El impulso nómada, de Jordi Esteva (Galaxia Gutenberg) | por Juan Jiménez García
Todo empieza en la infancia, esa infancia en Villa Rosa de familia burguesa catalana, años cincuenta. Cuando las últimas guerras aún no quedaban muy lejos, el campo se convertía en un refugio más, junto con la familia, y el tiempo se detenía en un punto impreciso, cercano al sueño, como ese paisaje infantil de Fresas salvajes. Y la mirada es la misma: estar fuera, estar dentro. En el niño camino de la adolescencia, más tarde que pronto empezarán a aparecer dos impulsos vitales que marcarán su vida: la homosexualidad (que condicionará también la relación con su padre, que aspira a curarle) y ese impulso nómada que da nombre a este libro de memorias que es, en buena medida, un libro de viajes. El viaje entendido no como encontrar lugares sino encontrarse uno mismo en esos lugares. Del mismo modo que cuando decide que sus fotografías deberán necesariamente contar historias, capturar instantes que nos digan algo y que él también esté inserto en ellas, Jordi Esteva no entenderá estar en lugares de otro modo que habitándolos.
En los años setenta, en los ochenta, todavía era posible confundirse con otras culturas, estar entre ellas, formar parte, ilusoriamente o no, de aquellos lugares, aún lejanos al turismo, a esa especie de carrera por atravesar lugares sin llegar nunca a verlos. Con un viejo todo terreno, decide marcharse con otros amigos a la India, abandonando las noches barcelonesas, que en aquel momento vivían su momento. La India se había convertido en el destino ansiado de esos viajeros hippies que esperaban encontrar allí una espiritualidad que tenía demasiado aroma a pintoresquismo. Se había pasado del orientalismo, de ese oriente reinterpretado por occidente, a un mundo de apariencias y a una carrera sin sentido, que tenía algo de visitar un parque de atracciones. Estamos en los tiempos para experimentar con todas las drogas y buscar todas las sensaciones. Unos tiempos sin límites aparentes. Pero Jordi Esteva no lo ve así (o no solo así). Él busca otra cosa y encuentra tanto en el viaje que atraviesa Turquía, Irán o Pakistán como en la propia India, además de tener la sensación de que su mundo es ese mundo callado árabe y no ese otro, tumultuoso.
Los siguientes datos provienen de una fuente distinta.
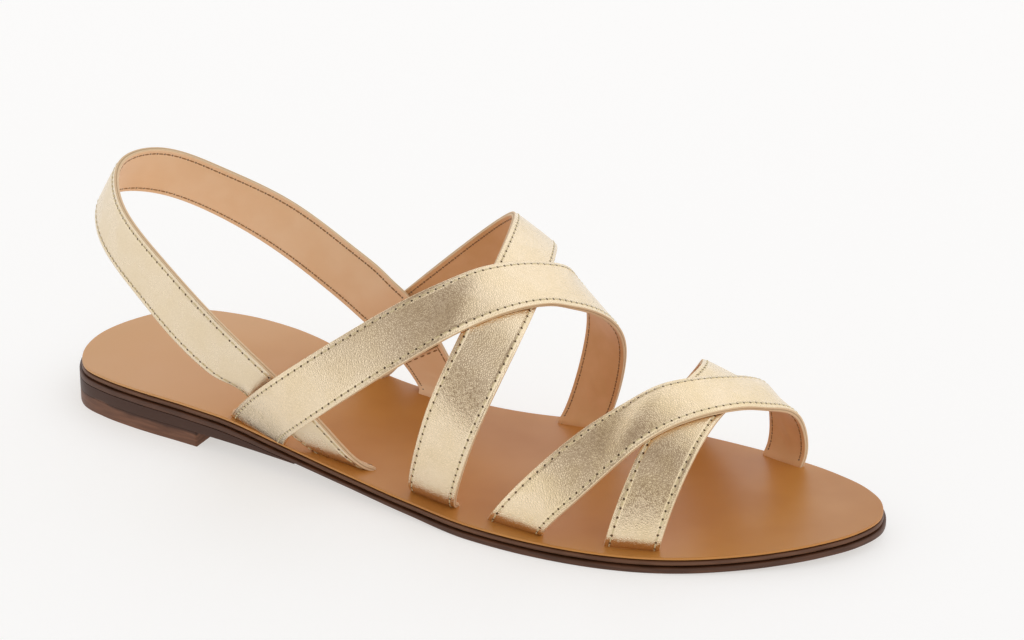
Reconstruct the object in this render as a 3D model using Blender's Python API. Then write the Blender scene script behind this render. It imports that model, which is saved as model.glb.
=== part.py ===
"""Flat cross strap sandal for the right foot, in metres, with +Z up and the toe towards +X.

The origin is the middle of the flat under the heel lift, on the floor.
The wearer's inner side, where the elastic is, lies towards +Y.
"""

import math

import bmesh
import bpy
import numpy as np

# Sole
LENGTH = 0.250
BALL_WIDTH = 0.0815
WAIST_WIDTH = 0.0572
HEEL_WIDTH = 0.0626
HEEL_HEIGHT = 0.0123
TOE_SPRING = 0.0023
FOOTBED = 0.0007
MIDSOLE = 0.0013
OUTSOLE = 0.0017
WAIST_THINNING = 0.0007
OUTSOLE_RIM = 0.0007
EDGE_ROUND = 0.0004
LIFT_HEIGHT = 0.0045
LIFT_LENGTH = 0.054
LIFT_TAPER = 0.0006
WEDGE_FEATHER = 0.0006
FOOTBED_SETBACK = 0.0002

# Straps
STRAP = 0.0018
INSTEP_STRAP_WIDTH = 0.0156
TOE_STRAP_WIDTH = 0.0143
SLING_WIDTH = 0.0158
ELASTIC_WIDTH = 0.0142
ELASTIC = 0.0013
INSTEP_RISE = 0.060
TOE_RISE = 0.034
SLING_RISE = 0.055
EDGE_THINNING = 0.25
SLOT_INSET = 0.0060

# Clearances
GAP = 0.0003
SLOT_CLEARANCE = 0.0004
BITE = 0.0005
LAY_MARGIN = 0.0012
LAY_FADE = 0.004

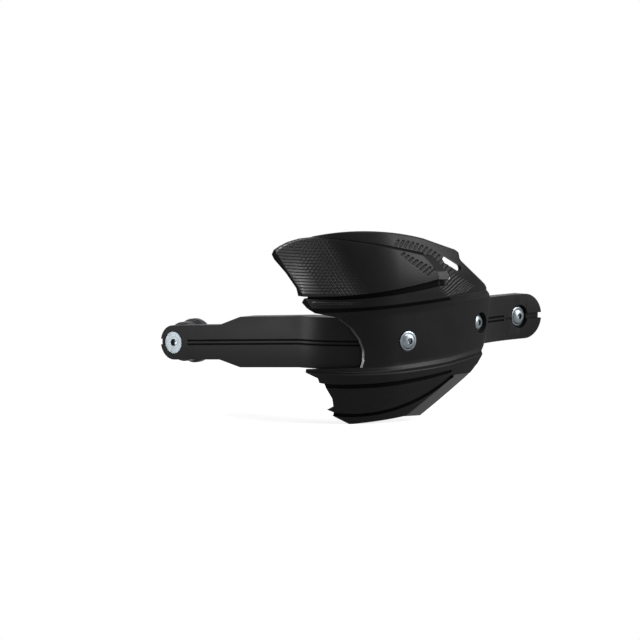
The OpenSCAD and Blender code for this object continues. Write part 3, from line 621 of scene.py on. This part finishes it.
def groove_list():
    """Place of the middle, lean in degrees, length and width of each groove."""
    found = []
    for k, place in enumerate(curve_through(*COMB_THROUGH, COMB_COUNT)):
        found.append((place, COMB_LEAN - COMB_TURN * k / (COMB_COUNT - 1), COMB_LEN, COMB_W))
    for k in range(SECOND_COUNT):
        f = k / (SECOND_COUNT - 1)
        found.append((np.array([35 + 20.2 * f, 61.6 - 13.4 * f]), SECOND_LEAN, 3.4 + 4.1 * f, SECOND_W))
    for k in range(2 * SLANTS_BETWEEN + 1):
        part = min(k // SLANTS_BETWEEN, 1)
        f = k / SLANTS_BETWEEN - part
        start, end = ((1 - f) * np.array(SLANTS[part][i]) + f * np.array(SLANTS[part + 1][i]) for i in (0, 1))
        run, climb = end - start
        lean = math.degrees(math.atan2(climb, run))
        found.append(((start + end) / 2, lean, math.hypot(run, climb), SLANT_W))
    return found


GROOVES = groove_list()


def grooves(w, z):
    """Depth of the grooves at each place. Slanting ones fade out along their length and bend a
    little both ways."""
    depth = 0 * w
    for place, lean, length, width in GROOVES:
        c, s = math.cos(math.radians(lean)), math.sin(math.radians(lean))
        along = (w - place[0]) * c + (z - place[1]) * s
        slanting = width == SLANT_W
        bend = 0.5 * np.sin(2 * math.pi * np.clip(along / length, -0.5, 0.5)) if slanting else 0
        across = np.abs((z - place[1]) * c - (w - place[0]) * s - bend)
        fade = length / 4 if slanting else 0.7
        cut = (1 - step(np.abs(along), length / 2 - fade, length / 2)) * (
            1 - step(across, width / 2 - 0.3, width / 2 + 0.3))
        depth = np.maximum(depth, cut * (0.7 if slanting else 1))
    return RIB_DEPTH * depth


FACET_W, FACET_DEPTH, FACET_TOP = 7.5, 2, -25


def lower_facet(w, z):
    """Depth of the bevelled strip along the lower blade's inner edge, which runs from the end of
    the first line to the end of the second."""
    (w0, z0), (w1, z1) = LINES[0][-1], LINES[1][-1]
    run, climb = w1 - w0, z1 - z0
    inside = ((z - z0) * run - (w - w0) * climb) / math.hypot(run, climb)
    return FACET_DEPTH * np.clip(1 - inside / FACET_W, 0, 1) * (z < FACET_TOP)


def solid_point(w, z, out):
    """Places in metres of widths and heights at offsets from the bar's face."""
    plan = plan_place(w, out)
    return np.column_stack([plan, MID_Z + z]) * MM


def grid_rows(bm, count):
    """Rows of vertices of a new grid, with one vertex for each place along a line."""
    found = [[None] * (COLUMNS + 1) for _ in range(count)]
    for v in bmesh.ops.create_grid(bm, x_segments=COLUMNS, y_segments=count - 1, size=1)["verts"]:
        found[round((v.co.y + 1) / 2 * (count - 1))][round((v.co.x + 1) / 2 * COLUMNS)] = v
    return found


# The shield's plastics, two of them painted shade and painted highlight, and how far along the lines the
# mouth's edge and the ramp, which get the painted highlight, reach
PLAIN, EMBOSSED, PAINTED_SHADE, PAINTED_HIGHLIGHT = range(4)
MOUTH_TO, RAMP_TO = 0.5, ARC_STEPS + TAIL_RAMP


def paint(bm, rows, skin):
    """Gives each outer face its plastic: painted shade on the slot floors and on the strips under the upper
    wing's edge and above the scale's edge, and painted highlight on the mouth's edge, the ramp and the lower
    facet.
    """
    for row in range(len(rows) - 1):
        i, f, wz, kind_a, kind_b = rows[row]
        above_scale = LINES[i - 1][0] == SCALE and kind_a == WING and f < 0.2
        # Painted shade: the slot floors and the strips where the wing's and the scale's edges would cast
        # shade
        shade_painted = kind_a == kind_b == SLOT or i == UPPER_LINE or above_scale
        mouth = BAND in (kind_a, kind_b)
        ramp = kind_a == kind_b == SCALE and i < RAMP_LINE
        facet = lower_facet(wz[:, 0], wz[:, 1]) > 0.2
        for column in range(COLUMNS):
            place = PLACES[column]
            # Painted highlight: the mouth's edge, the ramp and the lower facet
            highlight_painted = facet[column] or mouth and place < MOUTH_TO or ramp and ARC_STEPS < place < RAMP_TO
            if shade_painted or highlight_painted or i >= UPPER_LINE:
                face = bm.faces.get([skin[row][column], skin[row][column + 1],
                                     skin[row + 1][column + 1], skin[row + 1][column]])
                face.material_index = (PAINTED_SHADE if shade_painted and place < ARC_STEPS else
                                       PAINTED_HIGHLIGHT if highlight_painted else
                                       EMBOSSED if i >= UPPER_LINE else PLAIN)


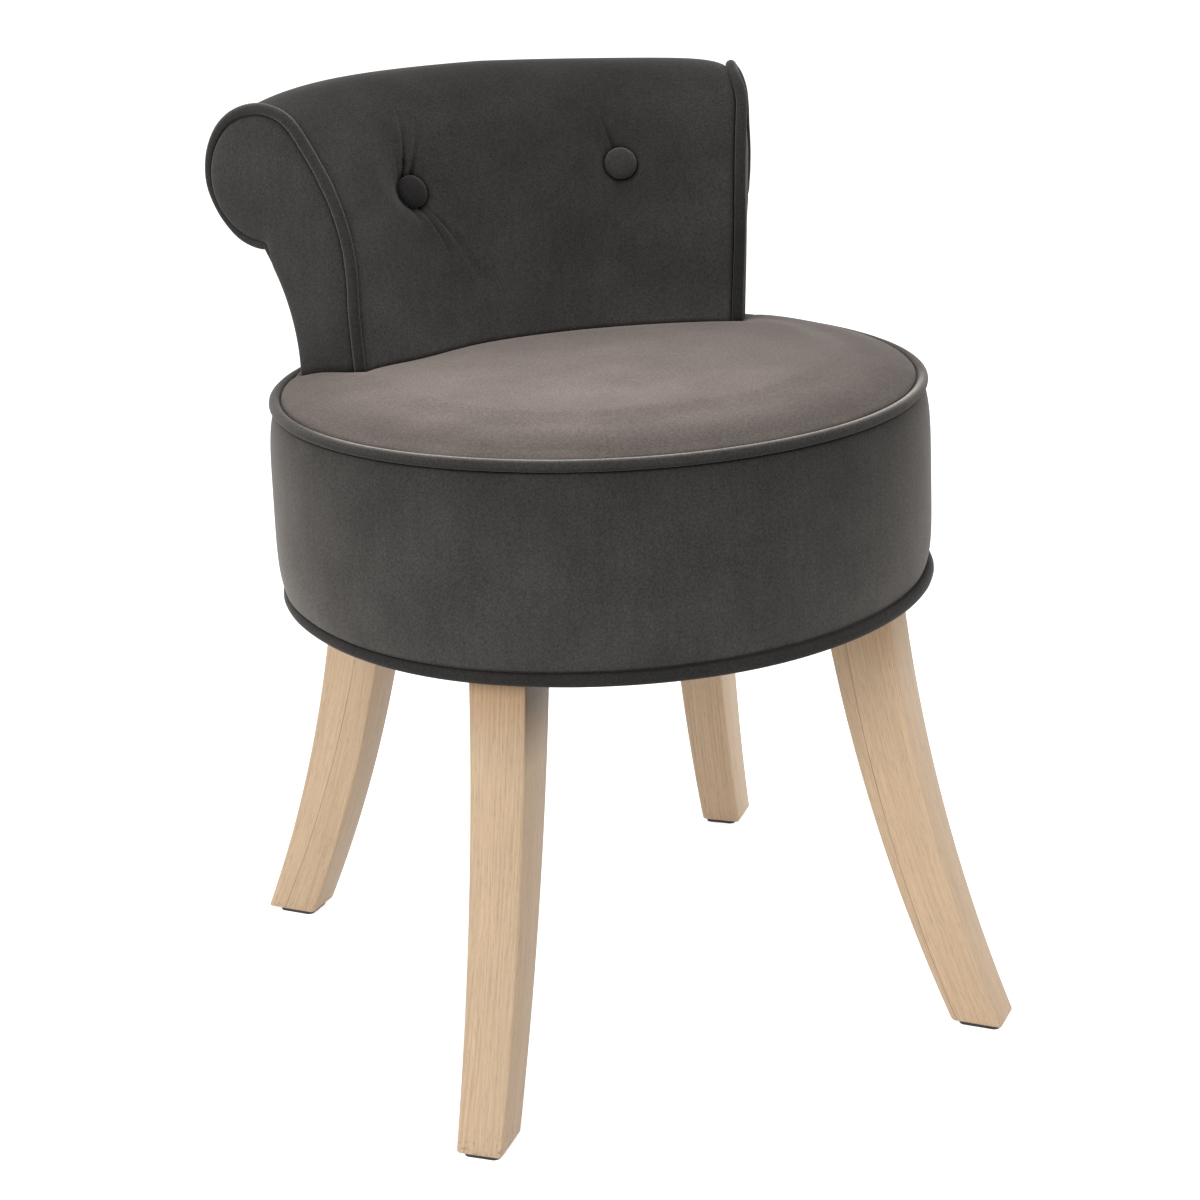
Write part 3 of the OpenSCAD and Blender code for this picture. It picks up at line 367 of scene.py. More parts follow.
class Graph:
    """The nodes of a material or a world, added and joined in short lines."""

    def __init__(self, owner: bpy.types.Material | bpy.types.World) -> None:
        """Turns the owner's nodes on."""
        owner.use_nodes = True
        self.owner = owner
        self.nodes, self.links = owner.node_tree.nodes, owner.node_tree.links

    def add(self, kind: str, inputs: dict | None = None, **values: object) -> bpy.types.Node:
        """Adds a node, sets its values and sets or joins its inputs.

        Args:
            kind: the node's type, without its ShaderNode prefix.
            inputs: input names or numbers, to plain values or to sockets.
            values: the node's own settings.

        Returns:
            The new node.
        """
        node = self.nodes.new("ShaderNode" + kind)
        for name, value in values.items():
            setattr(node, name, value)
        self.wire(node, inputs or {})
        return node

    def wire(self, node: bpy.types.Node, inputs: dict) -> None:
        """Sets each named input to a value, or joins it to a socket."""
        for name, value in inputs.items():
            if isinstance(value, Socket):
                self.links.new(value, node.inputs[name])
            else:
                node.inputs[name].default_value = value

    def dress(self, **inputs: object) -> bpy.types.Material:
        """Sets or joins the main shader's inputs, whose spaces are written as underscores."""
        named = {name.replace("_", " "): value for name, value in inputs.items()}
        self.wire(self.nodes["Principled BSDF"], named)
        return self.owner

    def place(self) -> Socket:
        """The place on the object."""
        return self.add("TexCoord").outputs["Object"]

    def stored(self, name: str, output: str = "Fac") -> Socket:
        """A value stored at the mesh points."""
        return self.add("Attribute", attribute_name=name).outputs[output]

    def normal(self, letter: str) -> Socket:
        """How far the surface faces along an axis, from -1 to 1."""
        return self.add("SeparateXYZ", {0: self.add("NewGeometry").outputs["Normal"]}).outputs[letter]

    def along(self, where: Socket, share: float) -> Socket:
        """Places whose Z is shortened, so that a pattern runs out along it."""
        return self.add("Mapping", {"Vector": where, "Scale": (1.0, 1.0, share)}).outputs["Vector"]

    def noise(self, where: Socket, scale: float, detail: float = 2.0) -> Socket:
        """A noise value at a place."""
        return self.add("TexNoise", {"Vector": where, "Scale": scale, "Detail": detail}).outputs["Fac"]

    def band(self, value: Socket, low: float, high: float, to_low: float = 0.0, to_high: float = 1.0
             ) -> Socket:
        """A value carried from one range to another, clamped."""
        inputs = {"Value": value, "From Min": low, "From Max": high, "To Min": to_low, "To Max": to_high}
        return self.add("MapRange", inputs).outputs["Result"]

    def vary(self, value: Socket, low: float, high: float) -> Socket:
        """A noise value carried to a range."""
        return self.band(value, 0.3, 0.7, low, high)

    def maths(self, operation: str, first: object, second: object = 0.0) -> Socket:
        """A sum, product or other operation on two values."""
        return self.add("Math", {0: first, 1: second}, operation=operation).outputs[0]

    def times(self, first: Socket, *others: object) -> Socket:
        """The product of several values."""
        for other in others:
            first = self.maths("MULTIPLY", first, other)
        return first

    def blend(self, share: object, first: object, second: object, how: str = "MIX") -> Socket:
        """A mix of two colours."""
        node = self.add("Mix", data_type="RGBA", blend_type=how)
        for name, value in (("Factor", share), ("A", first), ("B", second)):
            socket = [s for s in node.inputs if s.name == name and s.enabled][0]
            if isinstance(value, Socket):
                self.links.new(value, socket)
            else:
                socket.default_value = value if name == "Factor" else (*value, 1.0)
        return [s for s in node.outputs if s.enabled][0]

    def shade(self, colour: object, light: Socket) -> Socket:
        """A colour made lighter or darker by a value."""
        tone = self.add("CombineColor", {"Red": light, "Green": light, "Blue": light}).outputs[0]
        return self.blend(1.0, colour, tone, "MULTIPLY")

    def bump(self, height: Socket, depth: float, strength: float = 0.5, under: Socket | None = None
             ) -> Socket:
        """A bump of a depth in millimetres, on top of another one if given."""
        inputs = {"Height": height, "Distance": depth * MM, "Strength": strength}
        if under is not None:
            inputs["Normal"] = under
        return self.add("Bump", inputs).outputs["Normal"]

    def show(self, plain: Socket, bright: Socket, output: str) -> None:
        """Gives the camera, gloss and glass the bright shader, and all other rays the plain one."""
        path = self.add("LightPath").outputs
        seen = self.maths("MAXIMUM", path["Is Camera Ray"], path["Is Glossy Ray"])
        seen = self.maths("MAXIMUM", seen, path["Is Transmission Ray"])
        mix = self.add("MixShader", {0: seen, 1: plain, 2: bright})
        self.wire(self.nodes[output], {"Surface": mix.outputs[0]})


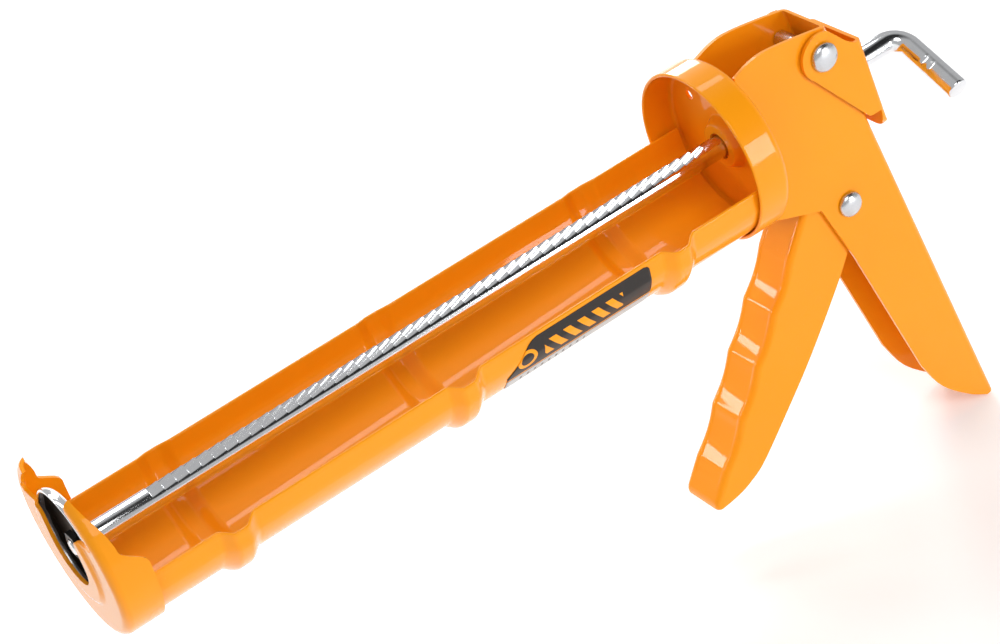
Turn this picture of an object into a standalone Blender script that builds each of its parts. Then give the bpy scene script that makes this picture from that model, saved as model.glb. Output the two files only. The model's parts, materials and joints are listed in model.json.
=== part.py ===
"""Half-barrel caulking gun with a toothed rod, built as separate pieces.

The gun frame has the rod's axis as X (nozzle end at +X), the left side at +Y and up as +Z.
X = 0 lies just inside the rear cup.  The root empty carries the whole gun, so that the
bottom centre of its bounding box is the world origin.
"""
import bpy
import bmesh
from math import atan, cos, pi, radians, sin, sqrt
from mathutils import Matrix, Vector

mm = 0.001

# Overall sizes
CAP_FACE_X = 226.5 * mm          # front face of the nozzle cap
CUP_BASE_X = -2.2 * mm           # outer face of the rear cup's base
CUP_RADIUS = 27.5 * mm           # outer radius of the rear cup
SHEET = 1.1 * mm                 # sheet steel of cradle, cap and cup
PLATE = 1.2 * mm                 # sheet steel of frame, trigger and lever
GAP = 0.3 * mm                   # play between neighbouring pieces
FIT = 0.3 * mm                   # radial play of shafts in their holes
ROUND = 48                       # sides of the large round pieces

# Cradle
BARREL_FIT = 0.4 * mm            # play between the cup's inside and the cradle
BARREL_RADIUS = CUP_RADIUS - SHEET - BARREL_FIT
BARREL_TUCK = 1.0 * mm           # how far the flat side bands lie inside the full radius at the top
BARREL_HALF_WIDTH = BARREL_RADIUS - BARREL_TUCK
BARREL_TOP_Z = -3.0 * mm         # height of the top edges
BARREL_BEND_Z = -9.6 * mm        # lower end of the flat band along each side
RIB_COUNT = 3
RIB_FIRST_X = 0.168 * CAP_FACE_X
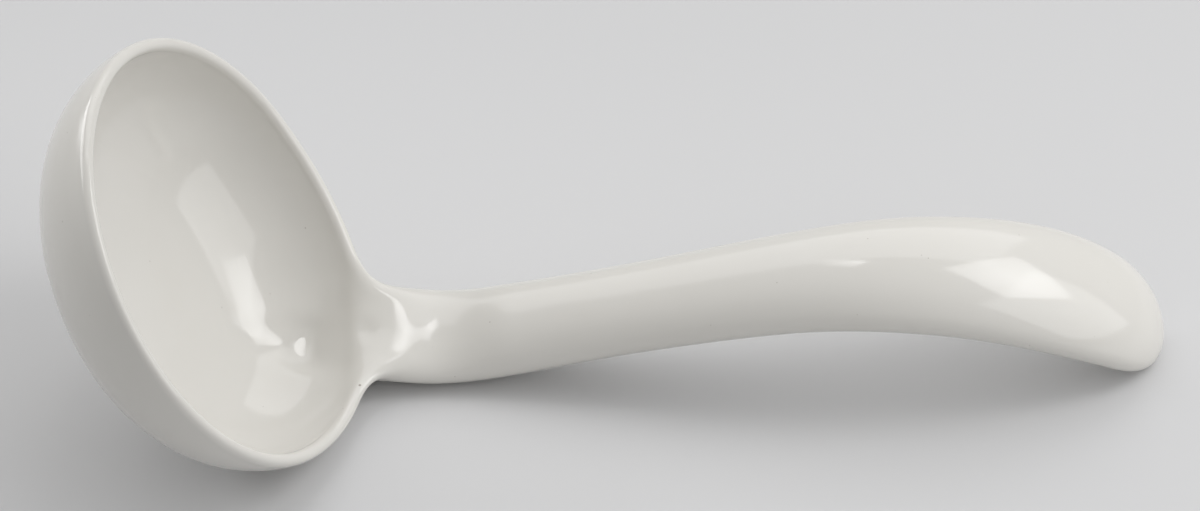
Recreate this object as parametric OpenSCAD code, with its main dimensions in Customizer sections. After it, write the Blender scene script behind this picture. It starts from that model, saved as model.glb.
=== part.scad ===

Ese pensamiento le llevará más pronto que tarde al lugar soñado. Tras recorrer Sudán acabará en El Cairo, en Egipto, un país en el que pasará cinco años de su vida. Unos años decisivos en los que podrá, finalmente, poner un nombre, materializar todos aquellos sentimientos y sensaciones anteriores. Poder viajar hasta los poco conocidos oasis o hasta una región inaccesible por cuestiones libio-egipcias como Siwa. Encontrarse, fundamentalmente, con sus gentes, ser uno más de ellos. Barcelona quedará muy lejos. El franquismo se había quedado atrás con la muerte de Franco, pero él estaba donde quería estar, alternando sus trabajos fotográficos con trabajos de traductor o para la radio internacional, moviéndose en los ambientes culturales de una ciudad viva en la que encontraba todo aquello que le llenaba y esa libertad que tan necesaria le era.
Pero un día todo cambiará. Aparecen los servicios secretos egipcios y se ve implicada en uno de los periódicos montajes que realizan para contentar a los americanos en su guerra fría contra el comunismo. Será expulsado del país y con ello de ese paraíso que había encontrado, un paraíso imperfecto pero del que no esperaba más. Algo se rompe entonces, un hilo de tiempo. Volverá a Barcelona pero esa es otra historia, una historia que El impulso nómada no recoge. Se cerrará con el regreso, años después, con el regreso de nuevo a Egipto, un Egipto que ya no existe, que existe de otra manera, que ya no es aquel que conoció aunque allí sigan algunos de sus amigos y sus recuerdos más queridos. Han pasado años y revoluciones, y todo ha ido quedando ahí, como sedimentos, como capas de tierra que nunca llegarán a cubrir esos sueños de juventud.